Streaming
Computing aggregate functions on streams.
Windowed features represent aggregated data pertaining to discrete time buckets. Using materialized aggregations in concert with streams, you can update aggregations on the fly as new streaming data arrives.
Materialized aggregations are a powerful tool to compute aggregations over time windows, combining representations of historical data with incoming real-time data to produce accurate and fresh results quickly.

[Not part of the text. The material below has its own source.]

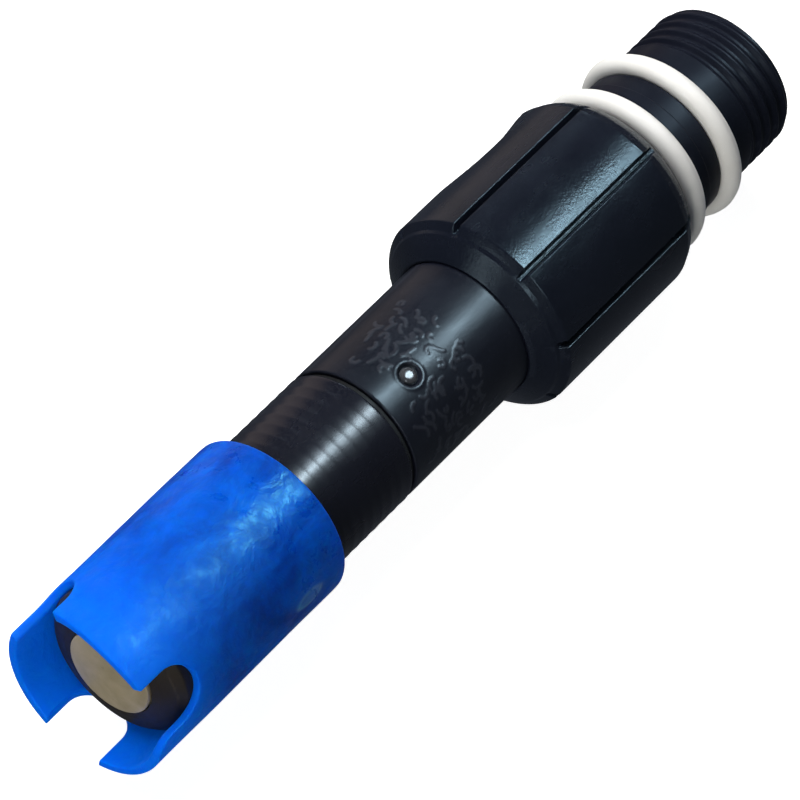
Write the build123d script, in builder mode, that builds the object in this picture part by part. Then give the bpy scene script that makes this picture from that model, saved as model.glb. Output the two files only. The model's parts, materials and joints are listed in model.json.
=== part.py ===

If you have a stream resolver that outputs a feature that is related to a feature that uses a materialized aggregation (more on this later), the materialized aggregations will be updated as new messages arrive.
Setting up features for materialized aggregation with streaming is almost identical to the method described in the materialized_aggregations docs.
from datetime import datetime
from chalk import features, has_many, DataFrame, _
from chalk.streams import Windowed, windowed
@features
class Transaction:
id: str
user_id: 'User.id'
amount: float
ts: datetime
@features
class User:
id: str
name: str
transactions: DataFrame[Transaction]
sum_transaction_amount: Windowed[float] = windowed(
"30d",
expression=_.transactions[_.amount].sum(),
materialization=True,
default=0.0,
)
mean_transaction_amount: Windowed[float] = windowed(
"30d",
expression=_.transactions[_.amount].mean(),
materialization=True,
default=0.0,
)
Now, set up your streaming resolvers referencing these features.
from pydantic import BaseModel
from chalk import features, has_many, DataFrame, Features, _
from chalk.streams import stream, KafkaSource
class TransactionMsg(BaseModel):
id: str
user_id: str
amount: float
@stream(source=KafkaSource(name='...'))
def process_transaction_topic(
value: TransactionMsg,
) -> Features[Transaction.id, Transaction.user_id, Transaction.amount]:
return Transaction(
id=value.id,
user_id=value.user_id,
amount=value.amount,
)
That’s it! Now, when messages are received on the streams, Chalk will infer whether the output features of the stream resolver are relevant to materialized aggregations, and if so, will update and store the data in the existing materialized aggregations.
The resolver process_transaction_topic
returns Transaction.id
, Transaction.user_id
, and Transaction.amount
.
These features are impact the materialized aggregate features User.sum_transaction_amount
and
User.mean_transaction_amount
. Both require two features on transaction:
Transaction.user_id
(referenced through the join from _.transactions
) and
Transaction.amount
(referenced by _.amount
in the aggregation expression).
When a streaming messages comes through, the resolver process_transaction_topic
will update
the materialized aggregations with the new values for User.sum_transaction_amount
and
User.mean_transaction_amount
.
To opt out of updating materialized aggregations, set updates_materialized_aggregations=False
on the stream resolver.